* **TO DO**
Exactly as given, write out the lines from the one containing "for body, members" through the end of the listing, with both ends included and nothing else.

* **MATERIAL PROVIDED**

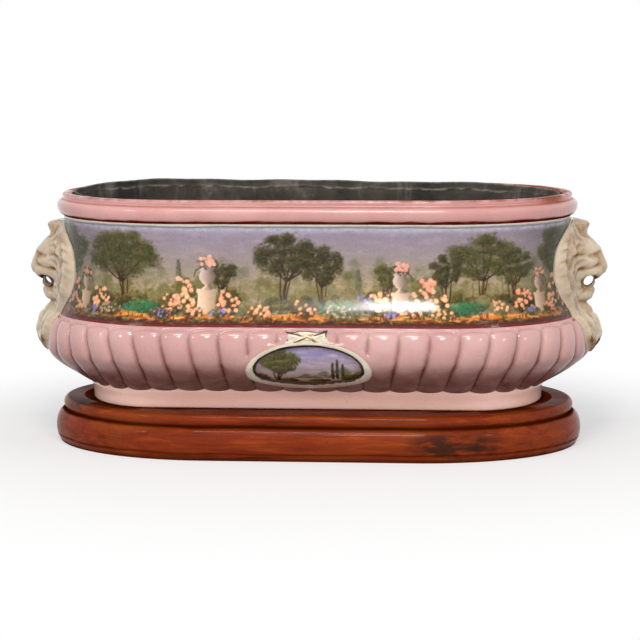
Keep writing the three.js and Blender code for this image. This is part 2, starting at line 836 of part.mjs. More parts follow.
function screwGeometry() {
  const profile = [
    [0, 0],
    [screwHeadRadius, 0],
    [screwRadius, screwHeadHeight],
    [screwRadius, screwLength - screwTip],
    [0, screwLength],
  ].map(([r, z]) => new THREE.Vector2(r, z));
  return new THREE.LatheGeometry(profile, screwSides).rotateX(Math.PI / 2);
}

function screwHole(x, y) {
  const head = screwHeadRadius + gap;
  const shank = screwRadius + gap;
  const profile = [
    [0, -1],
    [head, -1],
    [head, counterbore + gap],
    [shank, counterbore + screwHeadHeight + gap],
    [shank, counterbore + screwLength - screwTip + gap],
    [0, counterbore + screwLength + gap],
  ].map(([r, z]) => new THREE.Vector2(r, z));
  return new THREE.LatheGeometry(profile, screwSides).rotateX(Math.PI / 2).translate(x, y, 0);
}

const boardHoles = () => screwPlaces.map(([x, y]) => screwHole(x, y));

function lowerBoardGeometry(wasm) {
  const steps = 6;
  const profile = [
    [lowerNoseHalf - lowerFootStep, 0],
    [lowerNoseHalf - lowerBandStep, lowerBandHeight - lowerBandEdge],
    [lowerNoseHalf - lowerBandStep, lowerBandHeight],
  ];
  for (let i = 0; i <= steps; i++) {
    const angle = THREE.MathUtils.degToRad(lowerRoundFrom + ((90 - lowerRoundFrom) * i) / steps);
    const out = Math.cos(angle) * (lowerNoseHalf - lowerShoulderHalf);
    const rise = Math.sin(angle) * (lowerBoardHeight - lowerRoundHeight);
    profile.push([lowerShoulderHalf + out, lowerRoundHeight + rise]);
  }
  return cut(wasm, boardGeometry(profile, standOutline, smoothStations), boardHoles());
}

function upperBoardGeometry(wasm) {
  const noseZ = footZ - upperNoseRadius;
  const hollow = [
    upperNoseHalf - upperHollow.step * upperFootStep,
    upperBoardZ + upperHollow.rise * (noseZ - upperBoardZ),
  ];
  const profile = [
    [upperNoseHalf - upperFootStep, upperBoardZ],
    hollow,
    ...arc(upperNoseHalf - upperNoseRadius, noseZ, upperNoseRadius, 0, 90, 5),
  ];
  return cut(wasm, boardGeometry(profile, standOutline, smoothStations), boardHoles());
}

// Assembly
function mesh(name, geometry, material) {
  const made = new THREE.Mesh(geometry, material);
  made.name = name;
  return made;
}

function makeStand(wasm) {
  const group = new THREE.Group();
  group.add(mesh("lower_plinth", lowerBoardGeometry(wasm), materials.walnut));
  group.add(mesh("upper_plinth", upperBoardGeometry(wasm), materials.walnut));
  screwPlaces.forEach(([x, y], i) => {
    const screw = mesh(`plinth_screw_${i + 1}`, screwGeometry(), materials.steel);
    screw.position.set(x, y, counterbore);
    group.add(screw);
  });
  return group;
}

function makePlanter(wasm) {
  const group = new THREE.Group();
  group.add(mesh("planter_foot", footGeometry(), materials.pink));
  group.add(mesh("gadrooned_bowl", bowlGeometry(), materials.pink));
  group.add(mesh("frieze_wall", friezeGeometry(), materials.painted));
  group.add(mesh("rim_moulding", rimGeometry(), materials.rose));
  const ends = [
    ["right", 0, 0],
    ["left", Math.PI, leftMaskDrop],
  ];
  for (const [side, turn, drop] of ends) {
    const mask = mesh(`lion_mask_${side}`, maskGeometry(wasm, drop), materials.cream);
    mask.rotation.z = turn;
    group.add(mask);
  }
  for (const [side, turn] of [["front", 0], ["rear", Math.PI]]) {
    const medallion = new THREE.Group();
    medallion.add(mesh(`medallion_frame_${side}`, medallionFrameGeometry(), materials.ivory));
    medallion.add(mesh(`medallion_panel_${side}`, medallionPanelGeometry(), materials.painted));
    medallion.add(mesh(`ribbon_crest_${side}`, crestGeometry(), materials.ivory));
    medallion.rotation.z = turn;
    medallion.position.x = medallionAside * Math.cos(turn);
    group.add(medallion);
  }
  return group;
}

function makeLiner() {
  const group = new THREE.Group();
  group.add(mesh("liner_wall", linerWallGeometry(), materials.zinc));
  group.add(mesh("liner_floor", linerFloorGeometry(), materials.zinc));
  group.add(mesh("liner_seam", linerSeamGeometry(), materials.zinc));
  return group;
}

const wasm = await Module();
wasm.setup();

const group = new THREE.Group();
group.add(makeStand(wasm));
group.add(makePlanter(wasm));
group.add(makeLiner());

export default group;
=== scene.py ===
# Looks of an oval glazed planter, painted, with a zinc liner and a wooden stand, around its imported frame.
import math

import bpy
import numpy as np
from mathutils import Matrix, Vector
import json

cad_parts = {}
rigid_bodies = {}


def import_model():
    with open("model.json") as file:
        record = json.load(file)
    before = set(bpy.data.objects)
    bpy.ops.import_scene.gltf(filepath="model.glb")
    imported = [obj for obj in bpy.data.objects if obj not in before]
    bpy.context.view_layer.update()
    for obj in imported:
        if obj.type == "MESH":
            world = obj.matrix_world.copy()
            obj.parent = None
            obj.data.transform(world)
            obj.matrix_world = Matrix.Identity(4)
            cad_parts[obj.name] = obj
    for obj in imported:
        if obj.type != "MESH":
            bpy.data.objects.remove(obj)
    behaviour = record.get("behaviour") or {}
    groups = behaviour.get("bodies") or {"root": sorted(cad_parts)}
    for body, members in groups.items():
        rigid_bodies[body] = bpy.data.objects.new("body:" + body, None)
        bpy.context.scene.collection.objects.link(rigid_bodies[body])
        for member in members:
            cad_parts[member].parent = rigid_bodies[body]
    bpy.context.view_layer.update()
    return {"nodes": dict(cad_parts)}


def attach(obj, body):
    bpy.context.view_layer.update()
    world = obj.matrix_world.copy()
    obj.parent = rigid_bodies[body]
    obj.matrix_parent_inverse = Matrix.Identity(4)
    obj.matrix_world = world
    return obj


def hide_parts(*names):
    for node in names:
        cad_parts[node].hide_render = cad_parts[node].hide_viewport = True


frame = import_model()

# Levels and plan of the CAD model, in millimetres
LOWER_BOARD = 29.8
FOOT_Z = LOWER_BOARD + 12
BOWL_Z = FOOT_Z + 16.8
FRIEZE_Z = BOWL_Z + 64.4
RIM_Z = FRIEZE_Z + 92.9
TOP_Z = RIM_Z + 21.7
BULGE_Z = BOWL_Z + 33.4
WAIST_RISE = 46.5
WAIST_Z = FRIEZE_Z + WAIST_RISE
END_REACH = 136.5
STAND_REACH = 133.8
STRAIGHT = 115
FOOT_STRAIGHT = 150
STAND_STRAIGHT = 97
LOWER_BOARD_HALF = 251.5
UPPER_BOARD_HALF = 243.9
FOOT_HALF = 214.3
BOWL_FOOT_HALF = 219.5
BOWL_FOOT_WALL = 10.7
BULGE_HALF = 259.8
FRIEZE_FOOT_HALF = 246.6
WAIST_HALF = 239
NECK_HALF = 240.3
WALL = 8
MEDALLION_ASIDE = 2.6
MEDALLION_DROP = 8.5
OVAL_STEPS = 300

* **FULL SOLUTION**
    for body, members in groups.items():
        rigid_bodies[body] = bpy.data.objects.new("body:" + body, None)
        bpy.context.scene.collection.objects.link(rigid_bodies[body])
        for member in members:
            cad_parts[member].parent = rigid_bodies[body]
    bpy.context.view_layer.update()
    return {"nodes": dict(cad_parts)}


def attach(obj, body):
    bpy.context.view_layer.update()
    world = obj.matrix_world.copy()
    obj.parent = rigid_bodies[body]
    obj.matrix_parent_inverse = Matrix.Identity(4)
    obj.matrix_world = world
    return obj


def hide_parts(*names):
    for node in names:
        cad_parts[node].hide_render = cad_parts[node].hide_viewport = True


frame = import_model()

# Levels and plan of the CAD model, in millimetres
LOWER_BOARD = 29.8
FOOT_Z = LOWER_BOARD + 12
BOWL_Z = FOOT_Z + 16.8
FRIEZE_Z = BOWL_Z + 64.4
RIM_Z = FRIEZE_Z + 92.9
TOP_Z = RIM_Z + 21.7
BULGE_Z = BOWL_Z + 33.4
WAIST_RISE = 46.5
WAIST_Z = FRIEZE_Z + WAIST_RISE
END_REACH = 136.5
STAND_REACH = 133.8
STRAIGHT = 115
FOOT_STRAIGHT = 150
STAND_STRAIGHT = 97
LOWER_BOARD_HALF = 251.5
UPPER_BOARD_HALF = 243.9
FOOT_HALF = 214.3
BOWL_FOOT_HALF = 219.5
BOWL_FOOT_WALL = 10.7
BULGE_HALF = 259.8
FRIEZE_FOOT_HALF = 246.6
WAIST_HALF = 239
NECK_HALF = 240.3
WALL = 8
MEDALLION_ASIDE = 2.6
MEDALLION_DROP = 8.5
OVAL_STEPS = 300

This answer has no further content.